Multi-GPU Quantum Circuit Simulation and the Impact of Network Performance
W. Michael Brown, Anurag Ramesh, Thomas Lubinski, Thien Nguyen, David E. Bernal Neira
TL;DR
This paper addresses the bottlenecked scalability of classical state-vector quantum circuit simulations on HPC systems. It introduces MPI support into the QED-C Application-Oriented Benchmarks and benchmarks multi-GPU configurations across diverse interconnects, including the multi-node NVL (MNNVL) fabric on NVIDIA Grace Blackwell. The study demonstrates that interconnect improvements can yield over 16× faster time-to-solution for multi-GPU simulations, with MNNVL and NVLink-based paths outperforming PCIe and InfiniBand alternatives, and highlights how data movement dominates scaling at large GPU counts. The results inform system architects and researchers about the critical importance of high-bandwidth, low-latency interconnects and the practical benefits of GPU-aware MPI, fabric memory, and low-level interconnect optimizations for quantum simulation workloads. Collectively, the work provides actionable guidance for deploying large-scale quantum circuit simulations on HPC platforms and underscores the trajectory for future hardware and software co-design in this domain.
Abstract
As is intrinsic to the fundamental goal of quantum computing, classical simulation of quantum algorithms is notoriously demanding in resource requirements. Nonetheless, simulation is critical to the success of the field and a requirement for algorithm development and validation, as well as hardware design.
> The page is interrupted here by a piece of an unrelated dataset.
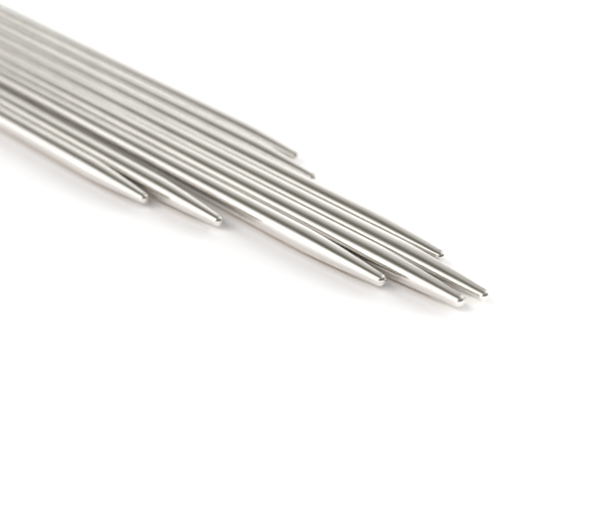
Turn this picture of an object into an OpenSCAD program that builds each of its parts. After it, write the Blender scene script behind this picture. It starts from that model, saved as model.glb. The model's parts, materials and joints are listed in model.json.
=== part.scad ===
// Eight straight (single-pointed) steel knitting needles lying side by side
// on a table, each one a ground steel shaft pressed into a turned stopper.
// +X runs towards the points, +Z up, needle 1 is the one nearest -Y.
// The origin is on the table, directly below the point that reaches furthest.

/* [Shaft] */
// Diameter of the shaft
needle_d = 3.5; // [2.5:0.25:4]
// Length of a whole needle, from its point to the back of its stopper
needle_l = 350; // [250:10:400]
// Length of the point that narrows from full diameter to the tip
point_l = 17.5; // [14:0.5:22]
// Radius of the rounded tip
tip_r = 0.85; // [0.7:0.05:1]

/* [Stopper] */
// Diameter of the stopper's rim, the widest part of a needle
stopper_d = 6; // [5.75:0.25:7.5]
// Length of the stopper
stopper_l = 9; // [8.5:0.5:12]
// Diameter of the stopper's neck, where the shaft goes in
neck_d = 4.4; // [4.3:0.1:4.8]
// Length of the straight neck
neck_l = 3.2; // [2:0.1:4]
// Diameter of the spigot on the shaft's end, pressed into the stopper
spigot_d = 2.8; // [2:0.1:3]
// Depth of the blind bore that holds the spigot
bore_depth = 6.5; // [5:0.5:7]

/* [Row] */
// How far each point lies behind the one that reaches furthest
point_back = [54.2, 40.2, 11.2, 0.8, 0, 12, 45.8, 55.6]; // [0:0.1:80]
// Gap from each shaft to the next, where the shorter one's point begins
side_gap = [0.6, 2.4, 0.6, 0.1, 0.3, 0.3, 0.3]; // [0.1:0.1:4]
// Spare gap between the stoppers of two neighbours
stopper_gap = 0.2; // [0.2:0.1:1]

/* [Hidden] */
$fn = 64;

shaft_r = needle_d / 2;
rim_r = stopper_d / 2;
neck_r = neck_d / 2;

// the point's outline: a ball at the tip, then a curve that meets the shaft level
point_steps = 16;
ball_step = 15;
blend_angle = 4;   // angle at which the curve leaves the ball
point_power = 1.4; // 1 would be a plain cone; more makes the point fuller
ball_end = [tip_r * cos(blend_angle), tip_r * (1 - sin(blend_angle))];

// the press fit and the small turned edges
press_bite = 0.01;   // the bore is this much smaller than the spigot, on radius
end_gap = 0.2;       // space between the spigot's end and the bottom of the bore
edge = 0.3;          // chamfer on the spigot's end, the neck and the bore's mouth
rim_edge_r = 0.6;    // rounding at the back of the rim
flare_l = 3;         // length of the hollow curve from the neck to the rim
flare_steps = 8;
spigot_r = spigot_d / 2;
bore_r = spigot_r - press_bite;

// distances behind the tip: the stopper's front, where the shaft's full diameter
// ends, and the end of the spigot
stopper_at = needle_l - stopper_l;
spigot_end = stopper_at + bore_depth - end_gap;

// a needle lies on its shaft's front edge and on its stopper's rim
rim_at = stopper_at + neck_l + flare_l;
tilt = atan((rim_r - shaft_r) / (rim_at - point_l));
tip_z = shaft_r * cos(tilt) - point_l * sin(tilt);

// the stoppers hold neighbours apart at the back, so the row fans out by this angle a needle
fan = atan((stopper_d + stopper_gap - needle_d) / (needle_l - point_l));
straight = 5;  // the needle that lies exactly along X

function back(i) = point_back[i - 1];
function turn(i) = (straight - i) * fan;

// where needle i's axis crosses the station x, seen from above
function axis_y(i, x) = tip_y(i) + tan(turn(i)) * (x + back(i));

// needles i and i + 1 lie closest where the shorter one's point begins
function close_x(i) = -max(back(i), back(i + 1)) - point_l;
function pitch(i) = needle_d + side_gap[i - 1];
function tip_y(i) =
    i == straight ? 0 :
    i > straight
        ? axis_y(i - 1, close_x(i - 1)) + pitch(i - 1) - tan(turn(i)) * (close_x(i - 1) + back(i))
        : axis_y(i + 1, close_x(i)) - pitch(i) - tan(turn(i)) * (close_x(i) + back(i));

// puts needle i in the row; its tip is at the origin and its shaft runs along -X
module in_row(i) {
    translate([-back(i), tip_y(i), tip_z])
        rotate([0, tilt, turn(i)])
            children();
}

// revolves an outline of [radius, distance behind the tip] about the needle's axis
module turned(outline) {
    rotate([0, -90, 0])
        rotate_extrude()
            polygon(outline);
}

// radius of the point at t of its length, from 0 at the ball to 1 at the shaft
function point_r(t) = shaft_r - (shaft_r - ball_end[0]) * pow(1 - t, point_power);

module shaft(i) {
    color("silver")
        in_row(i)
            turned(concat(
                [[0, 0]],
                [for (a = [ball_step : ball_step : 90 - blend_angle - 1])
                    [tip_r * sin(a), tip_r * (1 - cos(a))]],
                [for (s = [0 : point_steps])
                    [point_r(s / point_steps),
                     ball_end[1] + (point_l - ball_end[1]) * s / point_steps]],
                [[shaft_r, stopper_at], [spigot_r, stopper_at],
                 [spigot_r, spigot_end - edge], [spigot_r - edge, spigot_end], [0, spigot_end]]
            ));
}

module stopper(i) {
    color("gainsboro")
        in_row(i)
            turned(concat(
                [[bore_r + edge, stopper_at], [neck_r - edge, stopper_at], [neck_r, stopper_at + edge]],
                [for (s = [0 : flare_steps])
                    [neck_r + (rim_r - neck_r) * (1 - cos(90 * s / flare_steps)),
                     stopper_at + neck_l + flare_l * s / flare_steps]],
                [for (a = [0 : 15 : 90])
                    [rim_r - rim_edge_r * (1 - cos(a)), needle_l - rim_edge_r * (1 - sin(a))]],
                [[0, needle_l], [0, stopper_at + bore_depth],
                 [bore_r, stopper_at + bore_depth], [bore_r, stopper_at + edge]]
            ));
}

shaft(1);  // needle_1_shaft
stopper(1);  // needle_1_stopper
shaft(2);  // needle_2_shaft
stopper(2);  // needle_2_stopper
shaft(3);  // needle_3_shaft
stopper(3);  // needle_3_stopper
shaft(4);  // needle_4_shaft
stopper(4);  // needle_4_stopper
shaft(5);  // needle_5_shaft
stopper(5);  // needle_5_stopper
shaft(6);  // needle_6_shaft
stopper(6);  // needle_6_stopper
shaft(7);  // needle_7_shaft
stopper(7);  // needle_7_stopper
shaft(8);  // needle_8_shaft
stopper(8);  // needle_8_stopper
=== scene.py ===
"""Eight polished steel knitting needles on a white table.

Every needle is a ground shaft and a turned stopper. Both are revolved here as fine
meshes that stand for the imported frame's shafts and stoppers, in the frame's own places.
"""
import json
import math

import bpy
from mathutils import Matrix, Vector

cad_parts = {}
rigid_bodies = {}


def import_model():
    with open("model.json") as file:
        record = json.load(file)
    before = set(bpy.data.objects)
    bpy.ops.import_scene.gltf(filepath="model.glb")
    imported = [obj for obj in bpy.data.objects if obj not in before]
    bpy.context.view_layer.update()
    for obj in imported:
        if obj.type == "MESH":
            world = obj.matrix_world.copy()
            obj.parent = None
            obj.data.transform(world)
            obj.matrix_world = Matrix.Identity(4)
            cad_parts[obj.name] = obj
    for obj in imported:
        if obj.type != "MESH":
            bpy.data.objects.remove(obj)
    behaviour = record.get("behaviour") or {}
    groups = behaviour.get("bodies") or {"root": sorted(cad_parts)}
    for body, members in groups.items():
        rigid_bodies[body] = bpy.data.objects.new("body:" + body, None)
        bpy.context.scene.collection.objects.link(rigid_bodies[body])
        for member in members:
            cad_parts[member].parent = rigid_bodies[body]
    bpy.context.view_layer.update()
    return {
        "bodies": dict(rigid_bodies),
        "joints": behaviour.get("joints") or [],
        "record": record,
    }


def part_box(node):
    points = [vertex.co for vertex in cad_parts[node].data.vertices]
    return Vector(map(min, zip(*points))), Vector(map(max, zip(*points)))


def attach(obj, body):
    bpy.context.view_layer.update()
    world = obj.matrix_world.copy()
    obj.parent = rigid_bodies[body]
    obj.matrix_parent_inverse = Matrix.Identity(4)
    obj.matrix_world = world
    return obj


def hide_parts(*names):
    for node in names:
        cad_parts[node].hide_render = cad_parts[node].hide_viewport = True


MM = 0.001

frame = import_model()

# ---------------------------------------------------------------- sizes, in millimetres

SHAFT_R = 1.75
NEEDLE_L = 350.0
POINT_L = 17.5
TIP_R = 0.85
TIP_ANGLE = math.radians(4)  # where the point's curve leaves the ball of the tip
POINT_POWER = 1.4  # 1 would be a plain cone; more makes the point fuller

STOPPER_L = 9.0
STOPPER_AT = NEEDLE_L - STOPPER_L
RIM_R = 3.0
NECK_R = 2.2
NECK_L = 3.2
FLARE_L = 3.0
RIM_EDGE_R = 0.6
SMALL_EDGE = 0.3
SPIGOT_R = 1.4
BORE_R = SPIGOT_R - 0.01  # a press fit
BORE_END = STOPPER_AT + 6.5
SPIGOT_END = BORE_END - 0.2
RIM_MIDDLE = (STOPPER_AT + NECK_L + FLARE_L + NEEDLE_L - RIM_EDGE_R) / 2

SEGMENTS = 160  # faces around a needle

# ---------------------------------------------------------------- light

# what the steel mirrors, by the angle from level in front, up and over to level behind, in degrees
ROOM = (
    (0, (1.35, 1.35, 1.34)),
    (42, (1.30, 1.30, 1.28)),
    (50, (0.80, 0.80, 0.77)),
    (58, (0.26, 0.255, 0.23)),
    (67, (0.15, 0.143, 0.12)),
    (79, (0.16, 0.152, 0.13)),
    (111, (0.60, 0.59, 0.56)),
    (136, (1.00, 1.00, 0.98)),
    (150, (1.20, 1.20, 1.19)),
    (180, (1.25, 1.25, 1.24)),
)
# a dimmer gap in the card behind, which shows in the points
CARD_GAP = (0.45, 0.44, 0.42, 1)
# low down past the points, which shows in the rounded tips
PAST_POINTS = (0.09, 0.085, 0.075, 1)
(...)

GPU-acceleration has become standard practice for simulation, and due to the exponential scaling inherent in classical methods, multi-GPU simulation can be required to achieve representative system sizes. In this case, inter-GPU communications can bottleneck performance. In this work, we present the introduction of MPI into the QED-C Application-Oriented Benchmarks to facilitate benchmarking on HPC systems. We review the advances in interconnect technology and the APIs for multi-GPU communication. We benchmark using a variety of interconnect paths, including the recent NVIDIA Grace Blackwell NVL72 architecture that represents the first product to expand high-bandwidth GPU-specialized interconnects across multiple nodes. We show that while improvements to GPU architecture have led to speedups of over 4.5X across the last few generations of GPUs, advances in interconnect performance have had a larger impact with over 16X performance improvements in time to solution for multi-GPU simulations.